La presse dans les territoires est menacée

Malheureusement, aujourd’hui c’est donc le site Marsactu qui est en difficulté.  Le président de Raj Médias, Pierre Boucaud, indique que l’entreprise « n’a pas su trouver à temps un modèle économique » et compte proposer demain au tribunal de commerce « un projet de continuation dans un premier temps exclusivement basé sur Marséco, en espérant que d’autres projets puissent voir le jour, peut-être d’ailleurs à l’initiative des salariés. »
La rédaction de Marsactu souhaite « réinventer les conditions d’existence d’un média libre et indépendant à l’échelon local » et ainsi relancer Marsactu sur la base notamment d’un soutien de ses lecteurs.
Le Spiil espère que ces volontés de survie de Marsactu (reprise souhaitée par les salariés) et de Marséco (plan de continuation présenté par Pierre Boucaud) pourront aboutir.
Le Spiil s’inquiète cependant du tableau catastrophique du pluralisme de l’information dans les territoires.

Le Spiil regrette ainsi vivement l’existence de discriminations entravant le développement d’une presse locale indépendante et créative. Notamment, la presse locale tout-en-ligne reste exclue de l’essentiel de l’attribution des budgets de communication des collectivités territoriales et de la publication des annonces judiciaires et légales, pour lesquelles seuls les titres imprimés et leurs sites internet sont habilités. Comme le Spiil a déjà pu l’indiquer, cette situation est contraire au principe de non-discrimination technologique.
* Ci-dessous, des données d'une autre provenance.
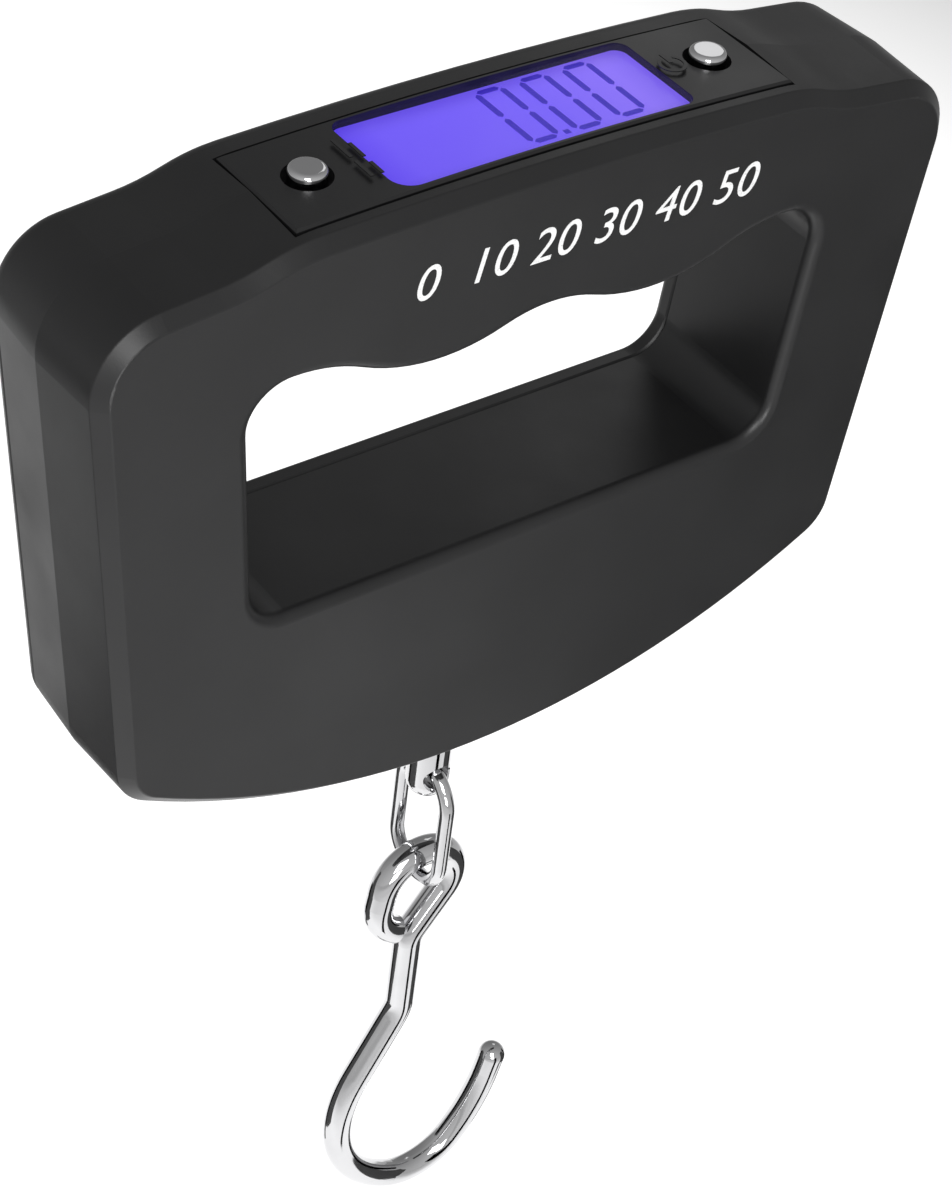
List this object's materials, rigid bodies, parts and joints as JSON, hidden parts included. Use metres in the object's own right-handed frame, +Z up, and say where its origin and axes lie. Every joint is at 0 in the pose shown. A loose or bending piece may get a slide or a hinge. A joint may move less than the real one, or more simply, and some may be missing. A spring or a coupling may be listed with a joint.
{
  "type": "digital fish scale",
  "caption": "Hand-held digital hanging scale: framed case with a finger-shaped grip, backlit display and push buttons on top, and a link with an open hook below.",
  "frame": {"origin": "middle of the grip bar's underside, at the case's mid thickness, where the hand pulls", "axes": "+X to the right as seen from the front, +Y out of the back cover, +Z up; the front face looks along -Y and the hook hangs along -Z"},
  "size_m": [0.1318, 0.026, 0.2167],
  "materials": {
    "case_plastic": "fine satin texture",
    "bezel_plastic": "satin",
    "window_clear": "polished",
    "display_blue": "backlit blue",
    "light_guide": "frosted",
    "contact_rubber": "matt",
    "board_green": "solder mask",
    "chip_black": "moulded epoxy",
    "parts_ceramic": "ceramic",
    "switch_black": "moulded",
    "chromed": "polished plating",
    "zinc_steel": "zinc plated",
    "spring_steel": "nickel plated",
    "bar_aluminium": "machined",
    "gauge_film": "film",
    "cell_wrap": "shrink sleeve",
    "wire_grey": "insulation"
  },
  "bodies": {
    "case": {"main_housing": "case_plastic", "rear_cover": "case_plastic", "display_bezel": "bezel_plastic", "display_window": "window_clear", "lcd_glass": "display_blue", "backlight": "light_guide", "contact_strip": "contact_rubber", "display_board": "board_green", "adc_chip": "chip_black", "controller_chip": "chip_black", "board_components": "parts_ceramic", "board_screws": "zinc_steel", "tactile_switches": "switch_black", "load_cell": "bar_aluminium", "strain_gauges": "gauge_film", "load_cell_plate": "zinc_steel", "load_cell_bolts": "zinc_steel", "hook_stud": "chromed", "stud_nut": "zinc_steel", "stud_washer": "zinc_steel", "battery_upper": "cell_wrap", "battery_lower": "cell_wrap", "battery_contacts": "spring_steel", "battery_springs": "spring_steel", "case_screws": "zinc_steel", "load_cell_cable": "wire_grey", "battery_leads": "wire_grey"},
    "battery_door": {"battery_door": "case_plastic"},
    "unit_button": {"unit_button": "chromed", "unit_switch_plunger": "switch_black"},
    "power_button": {"power_button": "chromed", "power_switch_plunger": "switch_black"},
    "link": {"link": "chromed"},
    "hook": {"hook": "chromed"}
  },
  "joints": [
    {"name": "link_swing", "type": "hinge", "parent": "case", "child": "link", "pos_m": [0, 0, -0.0917], "axis": [0, 1, 0], "range_deg": [-75, 75]},
    {"name": "hook_swing", "type": "hinge", "parent": "link", "child": "hook", "pos_m": [0.0002, 0, -0.11035], "axis": [1, 0, 0], "range_deg": [-60, 60]},
    {"name": "unit_press", "type": "slide", "parent": "case", "child": "unit_button", "axis": [0, 0, -1], "range_m": [0, 0.0006], "stiffness_N_per_m": 900, "springref_m": -0.0004},
    {"name": "power_press", "type": "slide", "parent": "case", "child": "power_button", "axis": [0, 0, -1], "range_m": [0, 0.0006], "stiffness_N_per_m": 900, "springref_m": -0.0004},
    {"name": "door_hinge", "type": "hinge", "parent": "case", "child": "battery_door", "pos_m": [0.006, 0.0121, -0.049], "axis": [0, 0, 1], "range_deg": [0, 95]}
  ]
}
Elle freine de plus le développement économique de la presse locale tout-en-ligne alors que cette dernière, comme le montre malheureusement l’exemple de Marsactu, représente un réel levier pour le renforcement du pluralisme de l’information, pourtant une obligation constitutionnelle.
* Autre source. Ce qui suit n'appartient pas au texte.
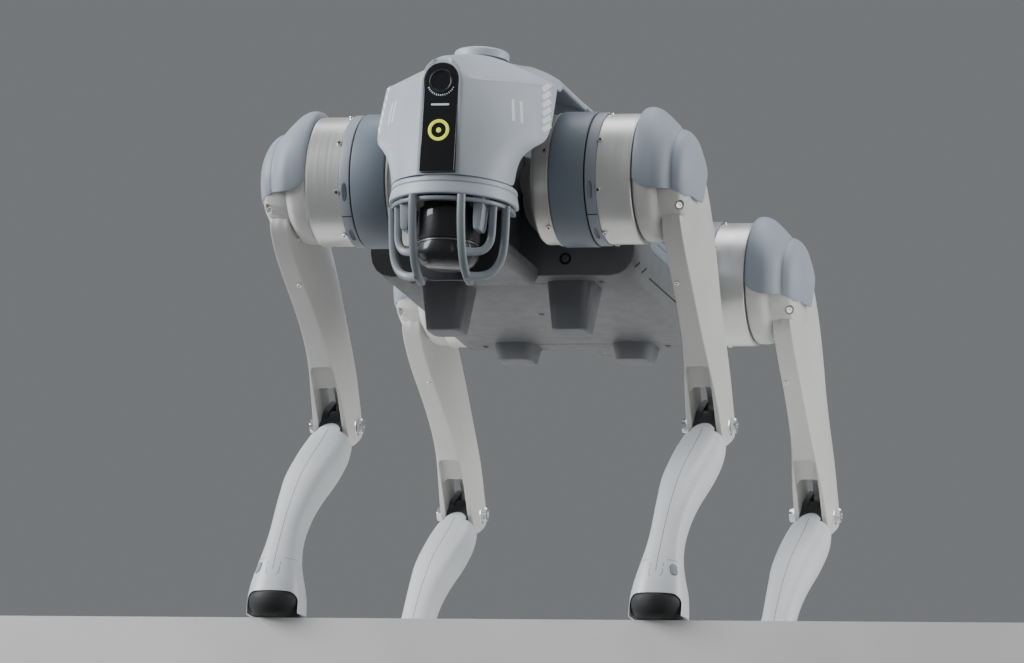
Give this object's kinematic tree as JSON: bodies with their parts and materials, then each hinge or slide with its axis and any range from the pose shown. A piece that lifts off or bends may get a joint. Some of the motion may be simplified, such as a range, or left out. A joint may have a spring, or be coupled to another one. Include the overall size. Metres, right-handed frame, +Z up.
{
  "type": "quadruped robot",
  "caption": "Four-legged walking robot with a prow-shaped camera head, a caged scanner below it, side-loading batteries and rod-driven knees.",
  "frame": {"origin": "centre of the footprint of the whole robot, on the floor", "axes": "+Z up, -Y towards the camera head, +X towards the robot's left side"},
  "size_m": [0.4422, 0.8273, 0.55],
  "materials": {
    "shell_grey": "fine satin moulded plastic, cool grey",
    "shell_dark": "matte moulded plastic, blue grey",
    "gloss_black": "polished black window",
    "lens_glass": "coated lens",
    "lamp_yellow": "lamp diffuser",
    "satin_silver": "bead-blasted anodised aluminium",
    "warm_silver": "warm light grey paint on cast aluminium",
    "white_shell": "smooth white paint",
    "dark_metal": "dark coated steel",
    "cage_metal": "satin steel",
    "black_plastic": "black plastic",
    "chrome": "polished",
    "rubber": "black rubber"
  },
  "bodies": {
    "trunk": {"belly_shell": "shell_grey", "upper_shell": "shell_grey", "head_shell": "shell_grey", "tail_shell": "shell_grey", "chassis_frame": "dark_metal", "computer_box": "black_plastic", "camera_window": "gloss_black", "camera_lens": "lens_glass", "ring_lamp": "lamp_yellow", "scanner_cage": "cage_metal", "belly_rests": "shell_grey", "roll_motors": "black_plastic", "top_cap": "shell_grey", "scanner_collar": "shell_grey", "scanner": "black_plastic", "scanner_brackets": "shell_grey", "bay_wall": "black_plastic"},
    "left_battery": {"battery_left": "shell_dark"},
    "right_battery": {"battery_right": "shell_dark"},
    "button": {"power_button": "chrome"},
    "front_left_hip": {"front_left_hip_housing": "satin_silver", "front_left_thigh_motor": "satin_silver"},
    "front_left_thigh": {"front_left_thigh_shell": "warm_silver", "front_left_thigh_cover": "shell_dark", "front_left_knee_pin": "chrome"},
    "front_left_crank": {"front_left_knee_crank": "dark_metal"},
    "front_left_rod": {"front_left_push_rod": "satin_silver"},
    "front_left_calf": {"front_left_calf_knuckle": "dark_metal", "front_left_calf_shell": "white_shell", "front_left_foot_pad": "rubber"},
    "front_right_hip": {"front_right_hip_housing": "satin_silver", "front_right_thigh_motor": "satin_silver"},
    "front_right_thigh": {"front_right_thigh_shell": "warm_silver", "front_right_thigh_cover": "shell_dark", "front_right_knee_pin": "chrome"},
    "front_right_crank": {"front_right_knee_crank": "dark_metal"},
    "front_right_rod": {"front_right_push_rod": "satin_silver"},
    "front_right_calf": {"front_right_calf_knuckle": "dark_metal", "front_right_calf_shell": "white_shell", "front_right_foot_pad": "rubber"},
    "rear_left_hip": {"rear_left_hip_housing": "satin_silver", "rear_left_thigh_motor": "satin_silver"},
    "rear_left_thigh": {"rear_left_thigh_shell": "warm_silver", "rear_left_thigh_cover": "shell_dark", "rear_left_knee_pin": "chrome"},
    "rear_left_crank": {"rear_left_knee_crank": "dark_metal"},
    "rear_left_rod": {"rear_left_push_rod": "satin_silver"},
    "rear_left_calf": {"rear_left_calf_knuckle": "dark_metal", "rear_left_calf_shell": "white_shell", "rear_left_foot_pad": "rubber"},
    "rear_right_hip": {"rear_right_hip_housing": "satin_silver", "rear_right_thigh_motor": "satin_silver"},
    "rear_right_thigh": {"rear_right_thigh_shell": "warm_silver", "rear_right_thigh_cover": "shell_dark", "rear_right_knee_pin": "chrome"},
    "rear_right_crank": {"rear_right_knee_crank": "dark_metal"},
    "rear_right_rod": {"rear_right_push_rod": "satin_silver"},
    "rear_right_calf": {"rear_right_calf_knuckle": "dark_metal", "rear_right_calf_shell": "white_shell", "rear_right_foot_pad": "rubber"}
  },
  "joints": [
    {"name": "front_left_roll", "type": "hinge", "parent": "trunk", "child": "front_left_hip", "pos_m": [0.066, -0.2514, 0.429], "axis": [0, -1, 0], "range_deg": [-22, 25]},
    {"name": "front_left_pitch", "type": "hinge", "parent": "front_left_hip", "child": "front_left_thigh", "pos_m": [0.191, -0.2514, 0.429], "axis": [-1, 0, 0], "range_deg": [-45, 45]},
    {"name": "front_left_knee", "type": "hinge", "parent": "front_left_thigh", "child": "front_left_calf", "pos_m": [0.191, -0.0704, 0.224], "axis": [1, 0, 0], "range_deg": [-36, 42]},
    {"name": "front_left_crank", "type": "hinge", "parent": "front_left_thigh", "child": "front_left_crank", "pos_m": [0.191, -0.2514, 0.429], "axis": [1, 0, 0], "range_deg": [-43, 43]},
    {"name": "front_left_rod", "type": "hinge", "parent": "front_left_crank", "child": "front_left_rod", "pos_m": [0.191, -0.23539, 0.44949], "axis": [1, 0, 0], "range_deg": [-43, 43]},
    {"name": "front_right_roll", "type": "hinge", "parent": "trunk", "child": "front_right_hip", "pos_m": [-0.066, -0.2514, 0.429], "axis": [0, 1, 0], "range_deg": [-22, 25]},
    {"name": "front_right_pitch", "type": "hinge", "parent": "front_right_hip", "child": "front_right_thigh", "pos_m": [-0.191, -0.2514, 0.429], "axis": [-1, 0, 0], "range_deg": [-45, 45]},
    {"name": "front_right_knee", "type": "hinge", "parent": "front_right_thigh", "child": "front_right_calf", "pos_m": [-0.191, -0.0704, 0.224], "axis": [1, 0, 0], "range_deg": [-36, 42]},
    {"name": "front_right_crank", "type": "hinge", "parent": "front_right_thigh", "child": "front_right_crank", "pos_m": [-0.191, -0.2514, 0.429], "axis": [1, 0, 0], "range_deg": [-43, 43]},
    {"name": "front_right_rod", "type": "hinge", "parent": "front_right_crank", "child": "front_right_rod", "pos_m": [-0.191, -0.23539, 0.44949], "axis": [1, 0, 0], "range_deg": [-43, 43]},
    {"name": "rear_left_roll", "type": "hinge", "parent": "trunk", "child": "rear_left_hip", "pos_m": [0.066, 0.2054, 0.429], "axis": [0, -1, 0], "range_deg": [-22, 25]},
    {"name": "rear_left_pitch", "type": "hinge", "parent": "rear_left_hip", "child": "rear_left_thigh", "pos_m": [0.191, 0.2054, 0.429], "axis": [-1, 0, 0], "range_deg": [-45, 45]},
    {"name": "rear_left_knee", "type": "hinge", "parent": "rear_left_thigh", "child": "rear_left_calf", "pos_m": [0.191, 0.3864, 0.224], "axis": [1, 0, 0], "range_deg": [-36, 42]},
    {"name": "rear_left_crank", "type": "hinge", "parent": "rear_left_thigh", "child": "rear_left_crank", "pos_m": [0.191, 0.2054, 0.429], "axis": [1, 0, 0], "range_deg": [-43, 43]},
    {"name": "rear_left_rod", "type": "hinge", "parent": "rear_left_crank", "child": "rear_left_rod", "pos_m": [0.191, 0.22141, 0.44949], "axis": [1, 0, 0], "range_deg": [-43, 43]},
    {"name": "rear_right_roll", "type": "hinge", "parent": "trunk", "child": "rear_right_hip", "pos_m": [-0.066, 0.2054, 0.429], "axis": [0, 1, 0], "range_deg": [-22, 25]},
    {"name": "rear_right_pitch", "type": "hinge", "parent": "rear_right_hip", "child": "rear_right_thigh", "pos_m": [-0.191, 0.2054, 0.429], "axis": [-1, 0, 0], "range_deg": [-45, 45]},
    {"name": "rear_right_knee", "type": "hinge", "parent": "rear_right_thigh", "child": "rear_right_calf", "pos_m": [-0.191, 0.3864, 0.224], "axis": [1, 0, 0], "range_deg": [-36, 42]},
    {"name": "rear_right_crank", "type": "hinge", "parent": "rear_right_thigh", "child": "rear_right_crank", "pos_m": [-0.191, 0.2054, 0.429], "axis": [1, 0, 0], "range_deg": [-43, 43]},
    {"name": "rear_right_rod", "type": "hinge", "parent": "rear_right_crank", "child": "rear_right_rod", "pos_m": [-0.191, 0.22141, 0.44949], "axis": [1, 0, 0], "range_deg": [-43, 43]},
    {"name": "left_battery_slide", "type": "slide", "parent": "trunk", "child": "left_battery", "axis": [1, 0, 0], "range_m": [0, 0.09]},
    {"name": "right_battery_slide", "type": "slide", "parent": "trunk", "child": "right_battery", "axis": [-1, 0, 0], "range_m": [0, 0.09]},
    {"name": "button_press", "type": "slide", "parent": "trunk", "child": "button", "axis": [0, -1, 0], "range_m": [0, 0.002], "stiffness_N_per_m": 900}
  ],
  "couplings": [
    {"joint": "front_left_crank", "follows": "front_left_knee", "ratio": 1},
    {"joint": "front_left_rod", "follows": "front_left_knee", "ratio": -1},
    {"joint": "front_right_crank", "follows": "front_right_knee", "ratio": 1},
    {"joint": "front_right_rod", "follows": "front_right_knee", "ratio": -1},
    {"joint": "rear_left_crank", "follows": "rear_left_knee", "ratio": 1},
    {"joint": "rear_left_rod", "follows": "rear_left_knee", "ratio": -1},
    {"joint": "rear_right_crank", "follows": "rear_right_knee", "ratio": 1},
    {"joint": "rear_right_rod", "follows": "rear_right_knee", "ratio": -1}
  ]
}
Pour créer les conditions économiques d’existence d’une presse en ligne indépendante, il importe également que les avancées récentes soient confirmées. L’extension du taux de TVA de 2,1% à la presse en ligne favorise les abonnements et ventes d’articles en univers numérique ; son éventuelle remise en cause dans le cadre de la procédure d’infraction ouverte par la Commission européenne serait lourde de conséquences. Il est enfin essentiel que le Parlement confirme par son vote dans les prochaines semaines deux pistes intéressantes pour consolider les capitalisations des entreprises de presse : le nouveau statut d’entreprise solidaire de presse d’information et la création de défiscalisations pour les investissements en capital de particuliers. (Source : CP Spiil 3 mars 2015)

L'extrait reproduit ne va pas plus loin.